The Maryland Public Service Commission yet again heard testimony at a hearing yesterday from several local residents who do not want giant wind turbines in Garrett County. Thanks to legislation passed a year ago, some wind-generation projects, such as the one Clipper Windpower Inc. wants to erect on Backbone Mountain, qualify for what is referred to as “fast-track approval,” a move designed to circumvent much of the resistance created by those who are opposed to wind farms.
Besides all of the negatives concerning wind turbines mentioned over and over again at hearings and in the columns of this and other newspapers (noise, inefficiency, blinking lights, potential threats to wildlife, etc.), at least one more emerged recently from the mayor and town councils of both Mountain Lake Park and Loch Lynn. It happens that the proposed turbines for Backbone Mountain will be located above the area of the towns’ primary water supply (the Landon’s dam reservoir). At least one expert says that the use of explosives to make way for the bases of the turbines could truly threaten the water supply. It has to do with the rock strata and content on the mountain slope above the dam.
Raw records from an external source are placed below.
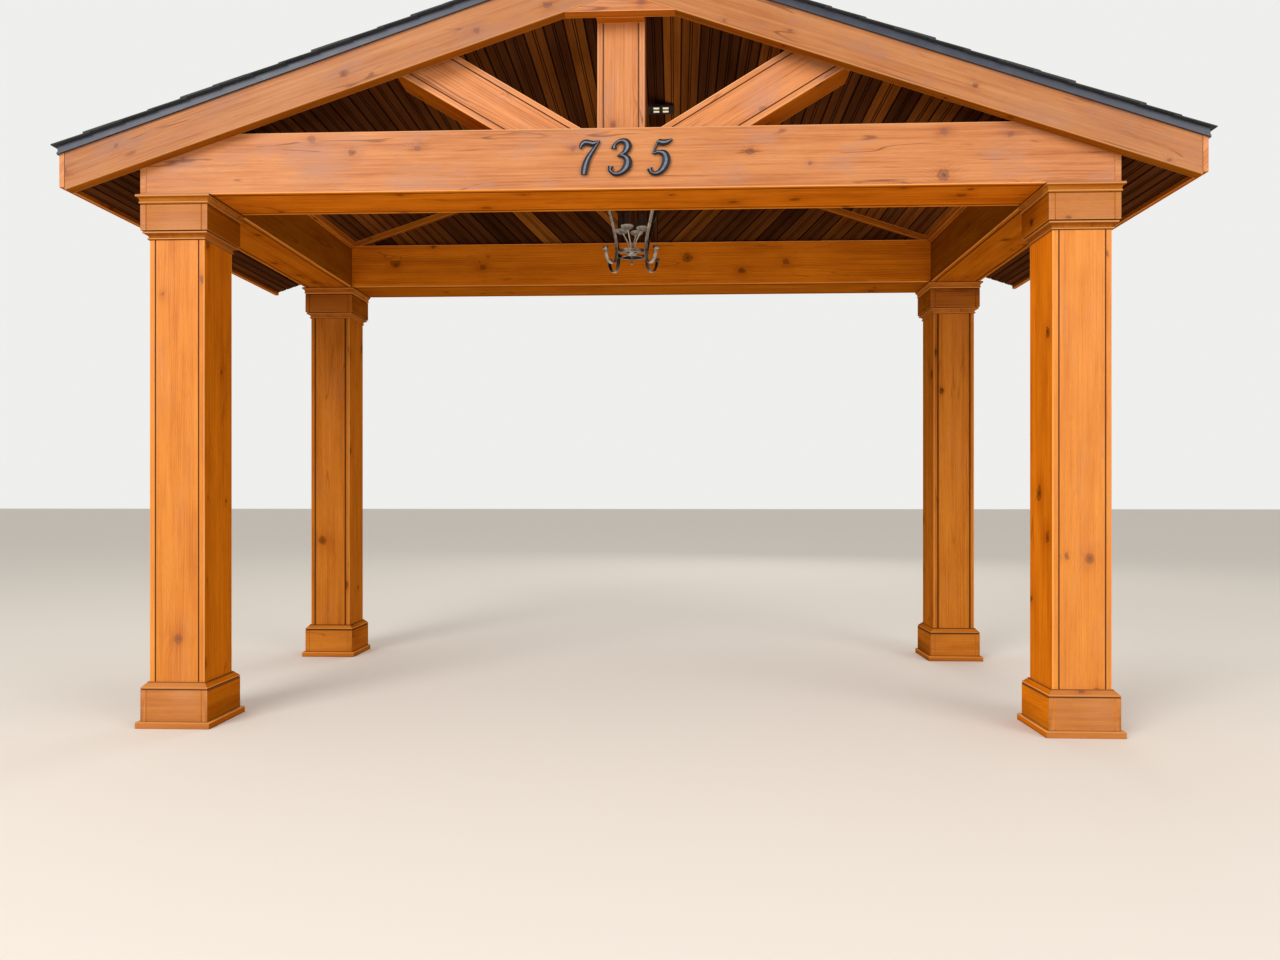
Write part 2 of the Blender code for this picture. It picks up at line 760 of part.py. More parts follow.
def make_lantern():
    centre_y = (front_post_y + back_post_y) / 2
    axis = (0, centre_y, 0)
    rose_top = ceiling_ridge - roof_rise_share * rose_radius - fit_gap
    rose_low = rose_top - rose_height
    hub_top = rose_low - stem_height
    hub_low = hub_top - hub_height
    stem_profile = [
        (0, rose_top),
        (rose_radius, rose_top),
        (rose_radius, rose_top - rose_height / 3),
        (rose_radius / 2, rose_low),
        (stem_radius, rose_low),
        (stem_radius, hub_top),
        (hub_radius, hub_top),
        (hub_radius, hub_low),
        (0, hub_low),
    ]
    place("lantern_stem", screw_mesh("lantern_stem", stem_profile, 32), weathered_bronze, axis)

    crown_top = hub_low - fit_gap
    strap_top = crown_top - boss_height / 2
    hoop_z = strap_top - cage_height
    crown_profile = [
        (0, crown_top),
        (boss_radius, crown_top),
        (boss_radius, crown_top - boss_height),
        (0, crown_top - boss_height),
    ]
    frame = place("lantern_frame", screw_mesh("lantern_frame", crown_profile, 32), weathered_bronze, axis)

    hoop_profile = [
        (hoop_radius, hoop_z + hoop_height / 2),
        (hoop_radius, hoop_z - hoop_height / 2),
        (hoop_radius - hoop_thickness, hoop_z - hoop_height / 2),
        (hoop_radius - hoop_thickness, hoop_z + hoop_height / 2),
    ]
    hoop = screw_mesh("hoop", hoop_profile, 32, closed=True)
    boolean(frame, place("lantern_hoop", hoop, weathered_bronze, axis, None, cutters), "UNION")

    boss_top = hoop_z + boss_height / 2
    boss_low = hoop_z - boss_height / 2
    ball_z = boss_low - finial_height + finial_ball_radius
    ball = ball_points(finial_ball_radius, ball_z)
    boss_profile = [
        (0, boss_top),
        (boss_radius, boss_top),
        (boss_radius * boss_foot_share, boss_low),
        (finial_stem_radius, boss_low),
        (finial_stem_radius, ball[0][1]),
    ]
    boss = screw_mesh("boss", boss_profile + ball, 24)
    boolean(frame, place("lantern_boss", boss, weathered_bronze, axis, None, cutters), "UNION")

    arm_line = [(arm_reach * out, cage_height * up) for out, up in arm_shares]
    arm_points = [(x, hoop_z + z) for x, z in smooth_line(arm_line, curve_steps)]
    strap = bar_mesh("strap", arm_points, strap_thickness / 2, (strap_width - strap_thickness) / 2)
    spoke = bar_mesh("spoke", [(boss_radius / 2, hoop_z), (arm_reach, hoop_z)], spoke_radius)
    roll_half = strap_width / 2 + edge_ease_width
    roll_profile = [
        (0, roll_half),
        (hook_roll_radius, roll_half),
        (hook_roll_radius, -roll_half),
        (0, -roll_half),
    ]
    roll = screw_mesh("hook_roll", roll_profile, 16)
    roll.transform(Matrix.Translation((arm_points[-1][0], 0, arm_points[-1][1])) @ upright)
    for number in range(4):
        turn = Matrix.Rotation(pi / 4 + number * pi / 2, 4, "Z")
        for kind, mesh in (("strap", strap), ("hook_roll", roll), ("spoke", spoke)):
            piece = place(f"lantern_{kind}_{number}", mesh, weathered_bronze, axis, turn, cutters)
            boolean(frame, piece, "UNION")
    make_lantern_candles(axis, boss_top + fit_gap)


def make_lantern_candles(axis, low):
    """Four candle sleeves in bowl-shaped drip pans on bent stems, from one hub on the boss."""
    hub_top = low + candle_hub_height
    hub_profile = [
        (0, hub_top),
        (candle_hub_radius * candle_hub_top_share, hub_top),
        (candle_hub_radius, low),
        (0, low),
    ]
    hub = screw_mesh("lantern_candles", hub_profile, 24)
    candles = place("lantern_candles", hub, pale_enamel, axis)
    pan_low = low + pan_rise_height
    pan_top = pan_low + pan_height
    hollow = bowl_points(pan_radius - pan_wall_thickness, pan_top, pan_low + pan_wall_thickness)
    pan_profile = hollow[::-1] + bowl_points(pan_radius, pan_top, pan_low)
    pan = screw_mesh("pan", pan_profile, 24)
    pan.transform(Matrix.Translation((pan_reach, 0, 0)))
    sleeve_low = pan_low + pan_wall_thickness / 2
    sleeve_profile = [
        (0, sleeve_low + candle_height),
        (candle_radius, sleeve_low + candle_height),
        (candle_radius, sleeve_low),
        (0, sleeve_low),
    ]
    sleeve = screw_mesh("sleeve", sleeve_profile, 16)
    sleeve.transform(Matrix.Translation((pan_reach, 0, 0)))
    foot = (candle_hub_radius * stem_foot_share, low + candle_hub_height / 2)
    knee = (pan_reach * stem_knee_share, hub_top + pan_rise_height / 3)
    head = (pan_reach, pan_top)
    stem = bar_mesh("pan_stem", [foot, knee, head], pan_stem_radius)
    for number in range(4):
        turn = Matrix.Rotation(pan_turn + number * pi / 2, 4, "Z")
        for kind, mesh in (("pan_stem", stem), ("pan", pan), ("sleeve", sleeve)):
            piece = place(f"lantern_{kind}_{number}", mesh, pale_enamel, axis, turn, cutters)
            boolean(candles, piece, "UNION")


def make_vent(roof_cutter):
    """A level vent under the right ceiling slope, on a block cut to the slope, with four recessed cells."""
    middle_y = wall_y - vent_wall_depth
    top = ceiling_ridge - roof_rise_share * (vent_reach + vent_width / 2) - vent_clear_height
    spot = (vent_reach, middle_y, top - vent_height / 2)
    plate = box_mesh("ceiling_vent", vent_width, vent_length, vent_height)
    vent = place("ceiling_vent", plate, vent_black, spot)
    rise = vent_clear_height + roof_rise_share * vent_width
    block = box_mesh("vent_block", vent_block_width, vent_block_length, rise + vent_height)
    block_spot = (vent_reach, middle_y + vent_block_setback_depth, top + rise / 2)
    boolean(vent, place("vent_block", block, vent_black, block_spot, None, cutters), "UNION")
    boolean(vent, roof_cutter)
    cell = box_mesh("vent_cell", vent_cell_width, vent_cell_length, 2 * vent_cell_depth)
    for x_side in (-1, 1):
        for y_side in (-1, 1):
            cell_x = vent_reach + x_side * vent_cell_pitch_width / 2
            cell_y = middle_y + y_side * vent_cell_pitch_length / 2
            name = f"vent_cell_{x_side}_{y_side}"
            piece = place(name, cell, pale_enamel, (cell_x, cell_y, top - vent_height), None, cutters)
            boolean(vent, piece)


over_ceiling = make_roof_cutter()
make_posts(make_wall_cutter())
make_cross_beam("front_beam", front_post_y, over_ceiling)
make_cross_beam("back_beam", back_post_y, over_ceiling)
make_side_beam("side_beam_left", -1, over_ceiling)
make_side_beam("side_beam_right", 1, over_ceiling)
make_truss(over_ceiling, make_sill_cutter())
make_roof_side("left", -1)
make_roof_side("right", 1)
make_ridge_cap()
make_gable_infill()
make_lantern()
make_vent(over_ceiling)
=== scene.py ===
import math
import random
import bpy
import bmesh
from mathutils import Matrix, Vector


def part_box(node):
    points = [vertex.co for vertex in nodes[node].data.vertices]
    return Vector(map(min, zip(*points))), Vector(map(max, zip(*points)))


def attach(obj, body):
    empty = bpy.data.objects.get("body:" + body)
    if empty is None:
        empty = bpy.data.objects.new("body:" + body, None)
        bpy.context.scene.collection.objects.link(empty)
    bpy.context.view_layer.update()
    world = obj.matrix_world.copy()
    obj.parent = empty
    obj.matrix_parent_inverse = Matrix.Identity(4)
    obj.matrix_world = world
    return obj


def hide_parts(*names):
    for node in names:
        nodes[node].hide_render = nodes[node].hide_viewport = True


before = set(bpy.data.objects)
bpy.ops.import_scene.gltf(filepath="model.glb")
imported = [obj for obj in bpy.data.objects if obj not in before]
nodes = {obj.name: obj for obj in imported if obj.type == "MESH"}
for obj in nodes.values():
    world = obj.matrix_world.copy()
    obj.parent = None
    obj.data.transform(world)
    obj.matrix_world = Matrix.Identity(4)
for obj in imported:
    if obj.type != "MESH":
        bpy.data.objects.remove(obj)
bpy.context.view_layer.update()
scene = bpy.context.scene
scene.view_settings.view_transform = "Standard"
print("stage 1: frame loaded,", len(nodes), "nodes")

# the roof's lines, read from the CAD pieces
roof = {"rise": 1 / 3, "seam": 0.0004, "fitGap": 0.0003}  # seam is the gap between boards and what they meet
roof["stretch"] = math.hypot(1, roof["rise"])
roof["tilt"] = math.atan(roof["rise"])
roof["eaveX"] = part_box("ceiling_right")[1].x
roof["beamX"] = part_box("side_beam_right")[1].x + roof["seam"]
roof["ceilingRidge"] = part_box("gable_infill")[1].z + roof["fitGap"]
roof["soffitRidge"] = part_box("ceiling_right")[0].z + roof["eaveX"] * roof["rise"]
roof["deckRidge"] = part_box("roof_deck_right")[1].z
roof["shingleX"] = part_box("shingles_right")[1].x


# small helpers
def newObject(name, data):
    item = bpy.data.objects.new(name, data)
    scene.collection.objects.link(item)
    return item


def openMesh(mesh):
    work = bmesh.new()
    work.from_mesh(mesh)
    return work


def closeMesh(mesh, work):
    work.to_mesh(mesh)
    work.free()
    return mesh


def bmeshToMesh(name, work):
    return closeMesh(bpy.data.meshes.new(name), work)


def weldedCopy(nodeName, suffix):  # of a CAD mesh, with its doubled corners joined
    mesh = nodes[nodeName].data.copy()
    mesh.name = nodeName + suffix
    work = openMesh(mesh)
    bmesh.ops.remove_doubles(work, verts=work.verts, dist=0.00002)
    return mesh, work


def bridgeOutlines(work, near, far):  # a closed solid between two outlines
    work.faces.new(near)
    work.faces.new(list(reversed(far)))
    for index in range(len(near)):
        after = (index + 1) % len(near)
        work.faces.new((near[index], far[index], far[after], near[after]))
    bmesh.ops.recalc_face_normals(work, faces=work.faces)


def plainMesh(item):  # modifiers become the mesh itself
    bpy.context.view_layer.update()
    graph = bpy.context.evaluated_depsgraph_get()
    mesh = bpy.data.meshes.new_from_object(item.evaluated_get(graph), depsgraph=graph)
    item.modifiers.clear()
    item.data = mesh
    return item


def finishPiece(item, replacedNodes=(), body="root"):
    item.data.transform(item.matrix_world)
    item.matrix_world = Matrix.Identity(4)
    if replacedNodes:
        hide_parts(*replacedNodes)
    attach(item, body)
    return item


def smoothByAngle(mesh, degrees):
    mesh.shade_smooth()
    mesh.set_sharp_from_angle(angle=math.radians(degrees))


def writeAttribute(mesh, name, kind, domain, values):
    field = "vector" if kind == "FLOAT_VECTOR" else "value"
    attribute = mesh.attributes.get(name) or mesh.attributes.new(name, kind, domain)
    attribute.data.foreach_set(field, values)


# nodes
def feed(tree, socket, source):  # a socket gets a link or a plain value
    if isinstance(source, bpy.types.NodeSocket):
        tree.links.new(source, socket)
    elif source is not None:
        socket.default_value = (*source, 1.0) if socket.type == "RGBA" else source


# inputs go by place or by name, and values are the node's own settings
def addNode(tree, kind, inputs=None, **values):
    node = tree.nodes.new(kind)
    for key, value in values.items():
        setattr(node, key, value)
    for label, source in (inputs or {}).items():
        if isinstance(label, int):
            socket = node.inputs[label]
        else:
            socket = next(found for found in node.inputs if found.name == label and found.enabled)
        feed(tree, socket, source)
    return node


materials = {}


def makeMaterial(name, paint, look):  # paint gives what goes into each of the shader's sockets
    material = materials[name] = bpy.data.materials.new(name)
    material.use_nodes = True
    tree = material.node_tree
    for label, source in paint(tree, look).items():
        feed(tree, tree.nodes["Principled BSDF"].inputs[label], source)


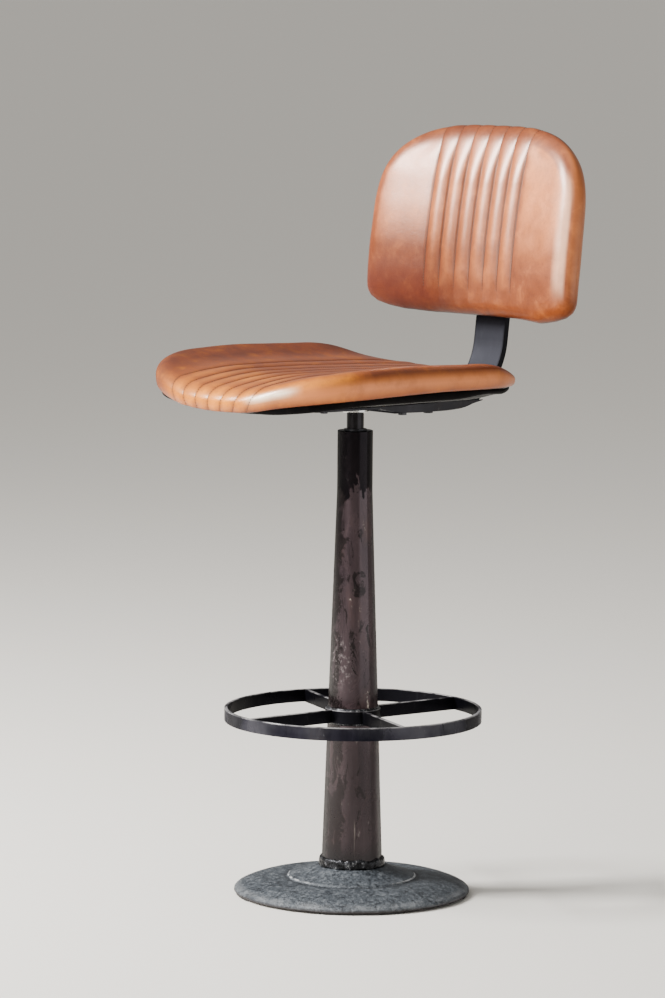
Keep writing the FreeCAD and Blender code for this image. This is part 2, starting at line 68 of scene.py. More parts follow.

Letters from both mayors noting great concern (one of which is in our letters to the editor on this page today) were submitted to the PSC.
Surely the commission will not approve this project without absolute assurance that the water supply of the largest residential area in the county would be in no way threatened.
Another matter pointed out in yet another letter on this page concerns properties that are adjacent to those tracts on which the wind turbines are to be erected. The question posed in the letter, and directed to county leadership, is a good one: If it is necessary for the wind developers to cross, or even touch, adjacent properties in any way, either to bring in equipment, bury cables, or build roads, and the adjacent property owner refuses to grant them such access, will the county exercise eminent domain? That, of course, is special authority granted to state and county government to force property owners to give up their property rights, or the property itself, for what is considered the greater good of the community.
Now, for a group of county commissioners who to date have been adamantly opposed to county-wide zoning because of the whole property rights philosophy, we can’t help but wonder what they would do if called upon to employ eminent domain for wind developers. Talk about a dilemma.
We’re not sure that the commissioners have ever even thought about this possibility. Now might be the time for them to do so.